Last month, prices for food and non-alcoholic beverages increased 4.6 per cent from a year earlier, restaurants and hotels 3.7 per cent, and clothing and footwear 3.3 per cent. Housing, water, electricity, gas and other fuels, which have a 38 per cent weighting in the index, advanced 1.5 per cent.

Rises in housing and rental prices last year still do not appear to be fully reflected in the official data, economists have pointed out. Rental rates for mid-range villas and apartments are believed to have risen 20 to 30 per cent in the first nine months of the year compared to the year-earlier ­period.

In November, Abu Dhabi removed a rental cap of 5 per cent on properties, allowing landlords to raise prices sharply on many older properties that had been leased at rates unrepresentative of the broader market.
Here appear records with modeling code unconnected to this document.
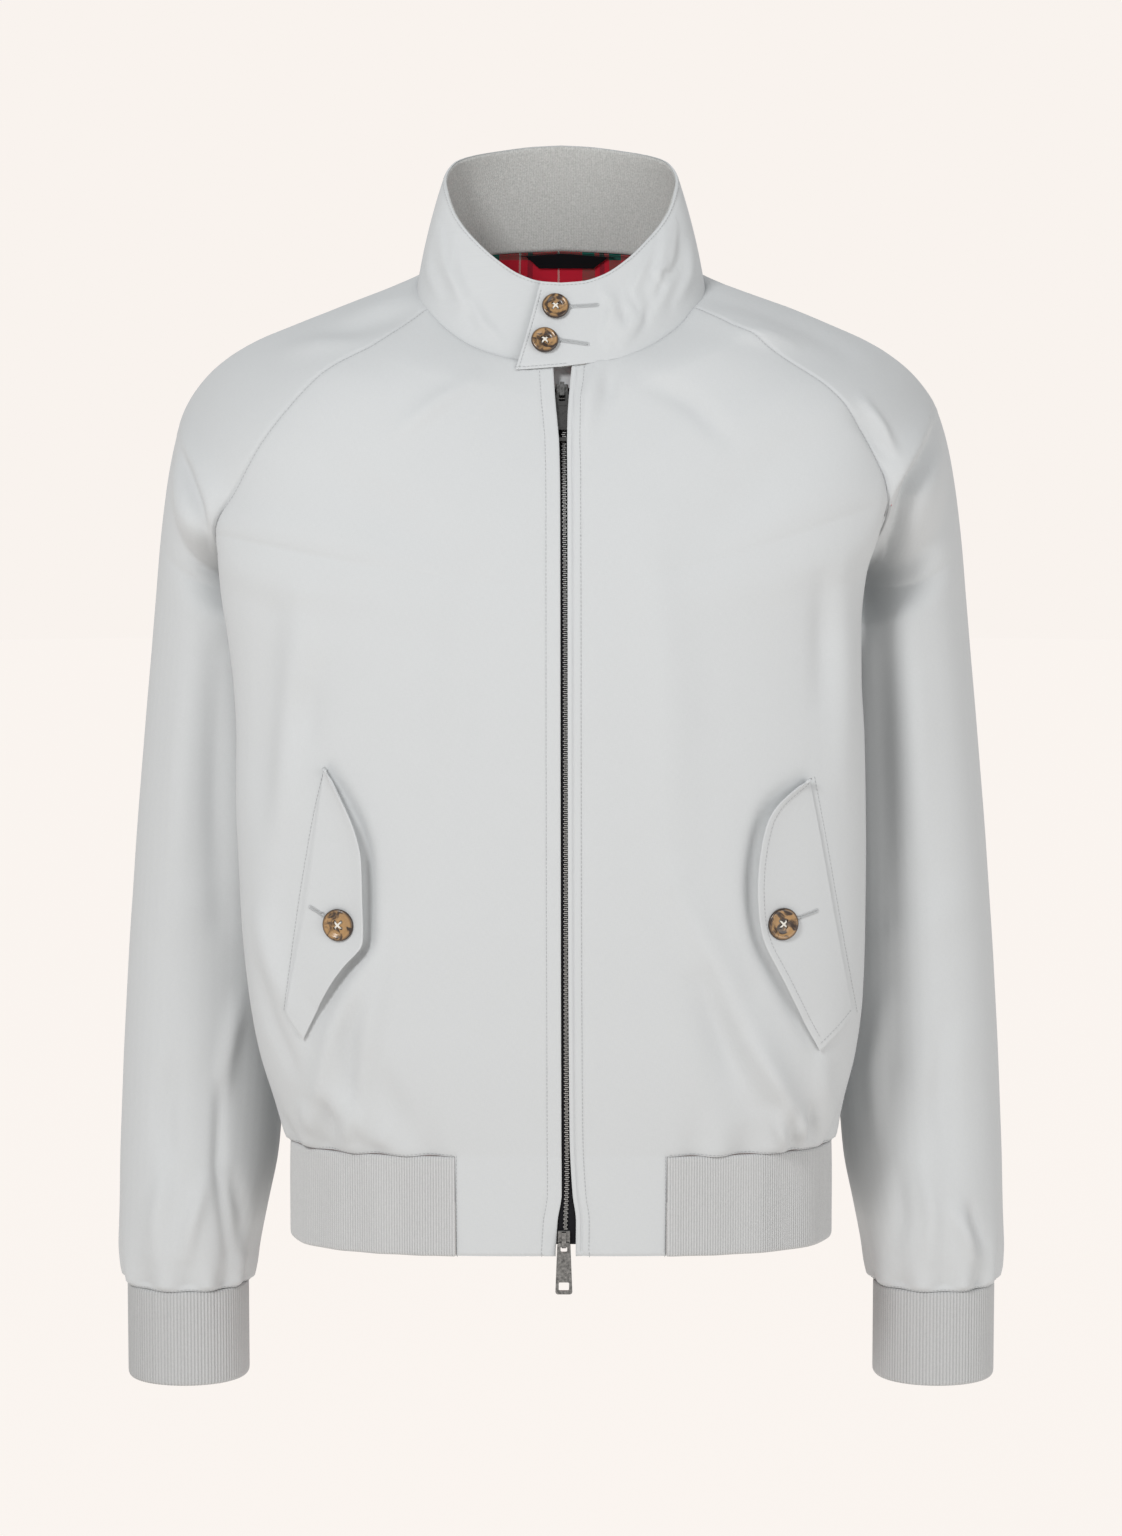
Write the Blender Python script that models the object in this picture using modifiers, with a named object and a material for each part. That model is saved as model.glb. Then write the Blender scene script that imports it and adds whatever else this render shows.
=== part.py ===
"""A harrington jacket, filled out as if worn, with its zip closed and its collar buttoned.

Every piece of cloth is a thin wall. Each panel is a sheet of points worked out from the tables of
sizes below, and neighbouring panels take their seam from the same function, so they meet along it.

Axes: X to the wearer's left, -Y to the front, Z up. The origin is the middle of the neck, at the
height of the shoulders. Tables and sizes are in millimetres, the mesh is in metres. "out" is the
distance from the middle of the body to either side.
"""

import math

import bmesh
import bpy
import numpy as np
from mathutils import Vector
from mathutils.bvhtree import BVHTree

MM = 0.001

# ---------------------------------------------------------------- driving dimensions

SHELL = 1.6  # the outer cloth with its lining
SEAM = 0.3  # space between two sewn pieces
LIFT = 0.4  # space between a panel and what lies on it

SIDES = {"right": -1.0, "left": 1.0}  # the wearer's right lies at -X

NECK_WIDTH = 187.0
NECK_MIDDLE_Y = -5.0
NECK_FRONT = 70.0  # from the middle of the neck to the seam of the collar
NECK_BACK = 73.0
COLLAR_TOP_WIDTH = 153.0
COLLAR_TOP_MIDDLE_Y = 8.0
COLLAR_TOP_FRONT = 58.0
COLLAR_TOP_BACK = 62.0
COLLAR_BULGE = 1.5
COLLAR_LAP = 1.9  # half the step between the two lapped ends
COLLAR_CLOTH = 1.3
COLLAR_RIB = 1.0  # knit facing without its ribs
COLLAR_RIB_RELIEF = 0.35
COLLAR_RIB_PITCH = 3.0

HEM_HEIGHT = 65.0
HEM_TURN = 2.5  # how far the plain cloth turns in towards its foot
HEM_KNIT = 1.9
HEM_RELIEF = 0.5
HEM_PITCH = 3.52
HEM_PANEL_HALF = 68.0  # the plain cloth between the two ends of the knit hem reaches this far out

CUFF_HEIGHT = 64.0
CUFF_KNIT = 1.9
CUFF_RELIEF = 0.6
CUFF_PITCH = 2.2
CUFF_MIDDLE = (252.5, 38.0)  # out and y
CUFF_SEAM_Z = -673.0

FLAP_CLOTH = 1.4
FLAP_PUFF = 0.7  # how far a flap stands off between its sewn edge and its button
BUTTON_COLLAR = 17.4
BUTTON_POCKET = 20.8
BUTTON_THICKNESS = 3.0

LINING = 0.8
LINING_ROWS = 5  # rows of the back that the lining inside the neck covers
LABEL_TOP = (-27.5, 37.0, 15.5)  # left and right end, and height, of the bare label inside the neck
LABEL_FOOT = (-14.8, 22.0, 6.5)
LABEL_CLOTH = 0.6

TAPE_CLOTH = 0.8
TAPE_GAP = 0.5  # from the middle line of the zip to either tape
TAPE_DEPTH = 2.1  # from the face of the cloth in to the tape
TAPE_SUNK = 5.9  # how much deeper it lies at the neck, where the upper pull hides under the edges
SLIDER_WIDTH = 7.8
SLIDER_LENGTH = 11.0
SLIDER_PLATE = 1.3
SLIDER_HALF_GAP = 1.7  # from the middle of the tape to either plate
SLIDER_BEVEL = 0.4
POST = (0.4, 2.5)  # width and height of the post that joins the plates between the two tapes
POST_DROP = 1.6  # from the slider's top end to the post's middle
BRIDGE_WIDTH = 2.8
BRIDGE_LENGTH = 10.0
BRIDGE_BAR = 1.2
BRIDGE_ROOM = 2.4  # between the front plate and the bridge
BRIDGE_ROOT = 0.3  # how far its feet go into the plate
PULL_LENGTH = 33.6
PULL_TOP_WIDTH = 8.4
PULL_FOOT_WIDTH = 11.0
PULL_PLATE = 1.6
PULL_CORNER = 1.6
PULL_BAR = 1.4  # the bar of the pull that lies under the bridge
PULL_PLAY = 0.5  # between that bar and the foot of the bridge
PULL_EYE = (4.2, 4.6)  # width and height of the hole below that bar
PULL_WINDOW = (6.6, 5.4)
PULL_RIM = 2.4  # the metal below the window, and all round the sunk field above it
PULL_FIELD = (6.0, 15.0)
PULL_FIELD_GAP = 1.6  # from the window up to the field
PULL_FIELD_DEPTH = 0.25
HOLE_BEVEL = 0.5
UPPER_SLIDER_Z = -69.0
LOWER_SLIDER_Z = -611.5


def table(names, *rows):
    """A small table: its columns by name."""
    return dict(zip(names.split(), np.array(rows, float).T))


# The angle runs from the middle of the front, 0, past the side, 90, to the middle of the back, 180.
NECK_SEAM = table(
    "angle z",
    (0, -55), (18, -51), (35, -44), (50, -33), (67, -18.5),
    (90, -5), (106, 4), (130, 13), (155, 19), (180, 21),
)
COLLAR_EDGE = table(
    "angle z",
    (0, -3), (10, -2), (20, 2), (32, 11), (46, 24), (64, 41), (78, 56),
    (90, 64), (101, 70), (114, 76.5), (128, 80.5), (148, 84.5), (166, 87.5), (180, 88.5),
)
FRONT_SEAM_ANGLE = 67.0  # where the raglan seams and the line over the arm leave the neck
OVERARM_ANGLE = 103.0
BACK_SEAM_ANGLE = 146.0

# Rows 0 to 8 run down the raglan seam to the underarm, and rows 8 to 18 down the side seam.
UNDERARM = 8
HEM_ROW = 18
UNDERARM_POINT = (175.0, 38.0, -195.0)
RAGLAN = {
    "right": table(
        "row out y z",
        (1, 120.6, -58, -42), (2, 150.5, -66, -58), (3, 176.7, -72, -84.5), (4, 193.5, -74, -107),
        (5, 208, -70, -134), (6, 221.5, -58, -163), (7, 206, -12, -187),
    ),
    "left": table(
        "row out y z",
        (1, 117, -57, -34.5), (2, 147, -65, -53), (3, 170, -71, -68), (4, 187, -74, -86),
        (5, 199, -73, -108), (6, 208, -62, -142), (7, 198, -14, -180),
    ),
}
BACK_RAGLAN = table(
    "row out y z",
    (1, 78, 74, -14), (2, 106, 92, -44), (3, 132, 104, -76), (4, 154, 108, -107),
    (5, 171, 105, -137), (6, 184, 92, -163), (7, 187, 66, -183),
)
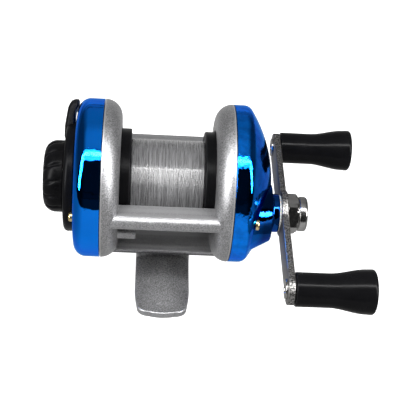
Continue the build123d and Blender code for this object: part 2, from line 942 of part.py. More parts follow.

Inflation has remained weak since the global financial crisis tightened the availability of credit and hammered the property market. But house prices rebounded sharply last year as confidence returned and stalled projects restarted.

Consumer prices for all of 2013 rose 1.3 per cent from 2012, Scad said, bolstered by rising food and non-alcoholic beverage prices. Vegetable prices gained 9.1 per cent, coffee and cocoa 6.4 per cent, fish and seafood 3.7 per cent and fruit 2.4 per cent.

Analysts polled by Reuters in September forecast average inflation in the UAE would rise to 1.5 per cent in 2013 and 2.3 per cent this year from 0.7 per cent in 2012, the lowest level since 1990.